The company's product refresh will (hopefully) help as it launches its own drone and refreshes its core camera offerings over the next few quarters. But will these refreshes and new products stoke demand? Expectations for GoPro were so high after its IPO and run to $100 that I think reality failed to enter the equation. I cited that factor when I recommended shorting GoPro on the way up and more on the way down from $100 but I was duped into thinking that GoPro's growth trajectory was much higher than it apparently is. The refreshes and new products may work but again, GoPro is going up the price ladder in offering toys and I hesitate to extrapolate that millions of these units are going to be sold. In short, I've lost confidence in management's ability to deliver.

Given that GoPro's expenses are so high at this point and revenue is plummeting, I have a very hard time believing that this company can earn close to a dollar next year. This year is likely going to produce something like 30 or 40 cents so without massive cuts to spending, I don't think $1 is close to realistic. GoPro's guidance just continues to get worse and worse and the fact is that we don't know where the bottom is. I think the next couple of weeks will see some ugly cuts to 2016/2017 EPS estimates and that won't help the stock.

Even if sales surprise to the upside the company's gross margins appear to be at least semi-permanently impaired.

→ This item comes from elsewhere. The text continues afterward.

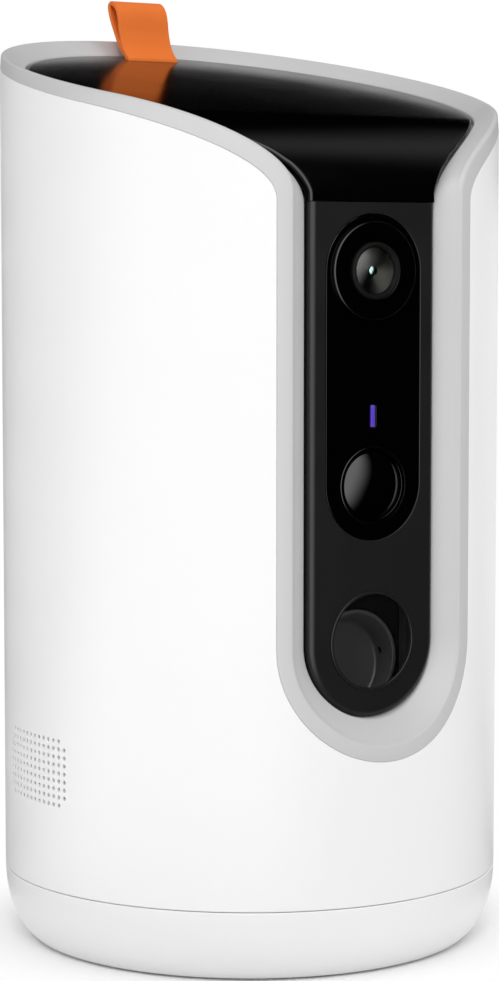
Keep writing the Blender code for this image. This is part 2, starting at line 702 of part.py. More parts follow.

Margins that used to reside in the mid- to upper 40s are now in the 30 area and while we may see some improvement in 2016, I think GoPro will have a very hard time (AKA no chance) hitting the 2015 full-year level of 41.6%. That seems very unrealistic at this point and given that it continues to cede margin to "price protection" actions, I have to assume that GoPro will continue to see massively reduced profitability on the revenue it has left.

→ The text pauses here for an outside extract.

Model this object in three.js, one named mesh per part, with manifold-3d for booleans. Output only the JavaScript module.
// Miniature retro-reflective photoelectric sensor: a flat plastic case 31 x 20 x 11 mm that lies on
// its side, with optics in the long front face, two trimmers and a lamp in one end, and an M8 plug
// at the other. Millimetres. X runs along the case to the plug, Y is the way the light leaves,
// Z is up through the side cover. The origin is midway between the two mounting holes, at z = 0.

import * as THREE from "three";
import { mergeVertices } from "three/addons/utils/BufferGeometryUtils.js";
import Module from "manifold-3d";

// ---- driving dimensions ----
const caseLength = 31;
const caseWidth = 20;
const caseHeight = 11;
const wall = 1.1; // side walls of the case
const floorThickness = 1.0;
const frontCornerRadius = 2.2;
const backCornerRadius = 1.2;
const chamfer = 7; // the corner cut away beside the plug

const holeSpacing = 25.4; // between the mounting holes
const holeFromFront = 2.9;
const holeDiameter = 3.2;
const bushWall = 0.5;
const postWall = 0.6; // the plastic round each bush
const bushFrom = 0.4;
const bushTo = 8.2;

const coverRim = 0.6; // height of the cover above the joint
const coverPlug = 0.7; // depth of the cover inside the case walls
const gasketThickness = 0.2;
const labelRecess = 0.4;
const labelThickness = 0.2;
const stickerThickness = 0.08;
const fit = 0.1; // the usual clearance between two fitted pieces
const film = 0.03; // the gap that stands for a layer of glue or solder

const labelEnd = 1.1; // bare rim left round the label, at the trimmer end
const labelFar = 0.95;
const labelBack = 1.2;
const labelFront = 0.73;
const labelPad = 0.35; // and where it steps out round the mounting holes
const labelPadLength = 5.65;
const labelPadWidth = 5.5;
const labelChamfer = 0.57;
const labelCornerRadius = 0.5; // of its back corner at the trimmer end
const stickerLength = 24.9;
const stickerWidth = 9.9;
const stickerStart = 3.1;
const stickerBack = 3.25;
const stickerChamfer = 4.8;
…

On the bright side, the company's share repurchase program still has $264 million left on it, which is good for about 20% of the float at current prices. If management thinks that the company really is going to turn around it should spend every penny of that authorization in this quarter. Not only would that defend the stock from some selling pressure but it would reduce the float such that hitting its lofty EPS targets would become much easier. It has the unencumbered cash on its balance sheet right now and should defend the stock aggressively. Its average purchase price in Q4 was $23 and with shares at $9, it has the opportunity to buy a lot more for a lot less money. GoPro needs to step up and spend heavily on its buyback in Q1 to defend the stock. If it doesn't, that's a big red flag to me that things will get worse this year before they get better.

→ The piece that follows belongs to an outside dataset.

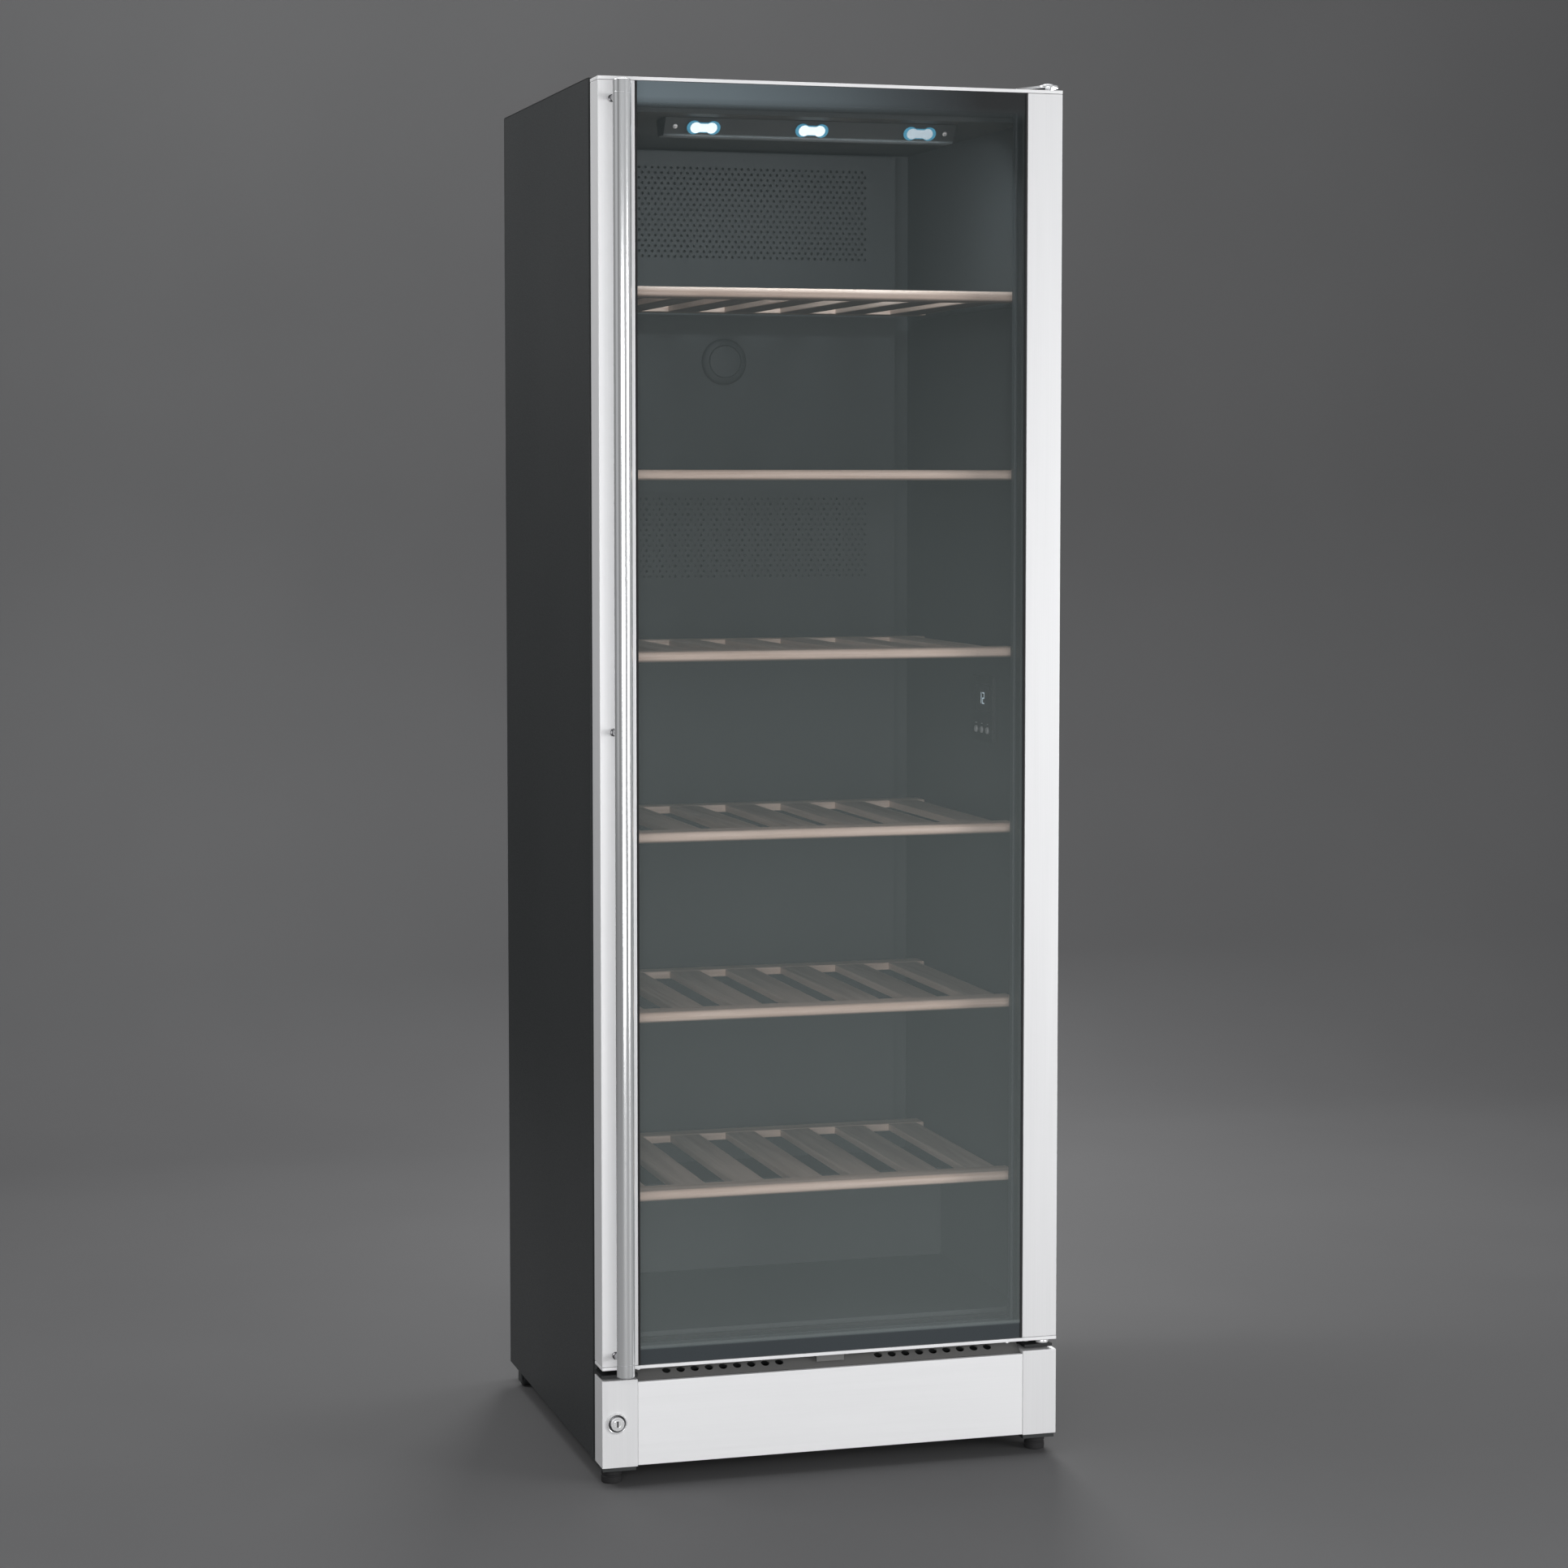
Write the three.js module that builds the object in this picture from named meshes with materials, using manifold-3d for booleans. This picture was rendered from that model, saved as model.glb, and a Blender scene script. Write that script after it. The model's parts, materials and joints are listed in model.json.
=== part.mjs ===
// A tall free-standing wine cooler with a glass door, built as separate named pieces.
// Millimetres, +Z up. The origin is on the floor under the middle of the whole object, the front faces -Y.
import * as THREE from 'three';
import { mergeVertices } from 'three/addons/utils/BufferGeometryUtils.js';
import Module from 'manifold-3d';

// ---- driving dimensions ----------------------------------------------------------------------
const WIDTH = 595;
const FACE_TO_REAR = 555;
const HANDLE_DIAMETER = 22;
const HANDLE_STANDOFF = 52;
const DOOR_DEPTH = 40;
const GASKET_GAP = 11;
const CABINET_BOTTOM = 25;
const PLINTH_TOP = 134;
const DOOR_BOTTOM = 147;
const DOOR_TOP = 1725.5;
const CABINET_TOP = 1729;
const CLEARANCE = 0.3;

const HALF_WIDTH = WIDTH / 2;
const OVERALL_DEPTH = FACE_TO_REAR + HANDLE_STANDOFF + HANDLE_DIAMETER / 2;
const REAR_Y = OVERALL_DEPTH / 2;
const FACE_Y = REAR_Y - FACE_TO_REAR;
const DOOR_BACK_Y = FACE_Y + DOOR_DEPTH;
const CABINET_FRONT_Y = DOOR_BACK_Y + GASKET_GAP;

// Cabinet shell
const SHEET = 1.2;
const SIDE_FLANGE = 20;
const SHELL_INNER_X = HALF_WIDTH - SHEET - CLEARANCE;
const REAR_PANEL_FRONT_Y = REAR_Y - SHEET - CLEARANCE - 1.5;
const FOAM_BACK_Y = REAR_PANEL_FRONT_Y - CLEARANCE;
const CABINET_FLOOR = 150;

// Liner and the room inside it
const LINER_WALL = 2;
const ROOM_HALF_WIDTH = 267;
const ROOM_FLOOR = 180;
const ROOM_CEILING = 1689;
const ROOM_BACK_Y = REAR_Y - 30;
const STEP_FRONT_Y = REAR_Y - 185;
const STEP_TOP = 300;
const LINER_LIP = 2;
const LEDGE = { width: 6, height: 5, front: 22, back: 60 };

// Machine bay at the lower rear
const BAY_FRONT_Y = REAR_Y - 153;
const BAY_TOP = 258;

// Shelves
const SHELF_COUNT = 6;
const LOWEST_SHELF = 341;
const SHELF_PITCH = 225;
const SHELF_HALF_WIDTH = 265;
const SHELF_FRONT_Y = FACE_Y + 62;
const SHELF_DEPTH = 405;
const SHELF_BAR = { depth: 40, height: 13 };
const LATH = { count: 7, width: 42, pitch: 78, height: 10 };
const SHELF_BACK_BAR = 30;

// Duct cover on the back wall and what is behind it
const COVER = { halfWidth: 237, frontY: FACE_Y + 490, sheet: 2, bottom: 303, top: 1684 };
const COVER_VENTS = [[1107, 1220], [1540, 1669]];
const VENT_SLOT = { length: 400, height: 5, pitch: 16 };
const DUCT_FAN = { x: -8, z: 1402, size: 116, depth: 24 };

// Door
const DOOR_HINGE = { x: 283, y: FACE_Y + 14 };
const PROFILE_WIDTH = 46;
const PROFILE_WALL = 2.5;
const RAIL = 4;
const GLASS_HALF_WIDTH = HALF_WIDTH - PROFILE_WIDTH - CLEARANCE;
const GLASS_OUTER = { front: FACE_Y + 1.5, thickness: 5 };
const GLASS_INNER = { front: FACE_Y + 24, thickness: 4 };
const INNER_FRAME = { back: 2.7, sideEdge: 247, lower: 171, upper: 1701, outerX: 290, rim: 8 };
const GASKET = { outerX: 283, innerX: 271, outerZ: 17, innerZ: 3 };
const PIN_RADIUS = 4;
const HANDLE_X = -280;
const HANDLE_POSTS = [{ name: 'lower', z: 166 }, { name: 'middle', z: 935 }, { name: 'upper', z: 1699 }];
const HANDLE_END_GAP = { bottom: 5, top: 9 };
const POST_RADIUS = 3.6;

// Plinth, lock, grille and feet
const BLOCK_WIDTH = 45;
const BLOCK_WALL = 2.5;
const LOCK = { x: -279, z: 80.6, ring: 13, barrel: 8.5, proud: 5, length: 22.6 };
const BOLT = { width: 10, depth: 6, y: FACE_Y + 27, bottom: 94, top: 133.5 };
const KEEPER_WIDTH = 35;
const GRILLE_HOLE = { radius: 5.5, first: 65, pitch: 18.25, count: 9 };
const FOOT = { x: 279, y: FACE_Y + 30, radius: 13, top: 19, stemTop: 60 };
const FOOT_PLATE = { inner: 254, outer: 296, front: FACE_Y + 3, back: FACE_Y + 70, thickness: 5 };
const FOOT_HOLE = 4.8;
const INLET = { x: -235, z: 75 };
const ROLLER = { x: 280, y: REAR_Y - 40, radius: 14, width: 20, bore: 3.6 };

// Lamp bar under the ceiling, with three lenses on its slanted front
const LAMP = { halfWidth: 190, front: FACE_Y + 92, depth: 46, bottom: 1667 };
const LENS = { y: FACE_Y + 98.1, z: 1677.4, tilt: 32, lobe: 9.3, spread: 12.2 };
const LENS_PLACES = { left: -140, middle: 0, right: 142 };

// Controls on the right wall of the room
const PANEL = { front: FACE_Y + 150, back: FACE_Y + 230, bottom: 900, top: 985, depth: 6 };
const BUTTON = { radius: 4.5, z: 915, pitch: 22, stroke: 1 };

const ROUND = 24;

// ---- solid helpers ---------------------------------------------------------------------------
const wasm = await Module();
wasm.setup();

// A closed, indexed geometry with position only, without the empty triangles that poles leave.
function bare(geometry) {
  const copy = geometry.index ? geometry.toNonIndexed() : geometry.clone();
  for (const name of Object.keys(copy.attributes)) {
    if (name !== 'position') copy.deleteAttribute(name);
  }
  const merged = mergeVertices(copy, 1e-4);
  const corners = merged.index.array;
  const kept = [];
  for (let i = 0; i < corners.length; i += 3) {
    const [a, b, c] = [corners[i], corners[i + 1], corners[i + 2]];
    if (a !== b && b !== c && c !== a) kept.push(a, b, c);
  }
  merged.setIndex(kept);
  return merged;
}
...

I hesitate to talk about GoPro's valuation at this point because the simple fact is that nobody knows where the bottom is in terms of revenue and EPS. If things go south this year we could see GoPro post a very small profit and if its new products fail to stoke demand, next year's numbers are at serious risk. It is simply too early to know if these numbers are worth anything as they could be very wrong given the significant volatility we're seeing in GoPro's results. At this point, if you're buying the stock you're buying the hope that the company's new products see strong demand; I'm not sure if I'm willing to make that assumption at this point. I'm not saying they won't but I am saying I've completely lost faith in this management team to execute and for that reason, I'm out of GoPro.

Disclosure: I/we have no positions in any stocks mentioned, and no plans to initiate any positions within the next 72 hours.

I wrote this article myself, and it expresses my own opinions. I am not receiving compensation for it (other than from Seeking Alpha). I have no business relationship with any company whose stock is mentioned in this article.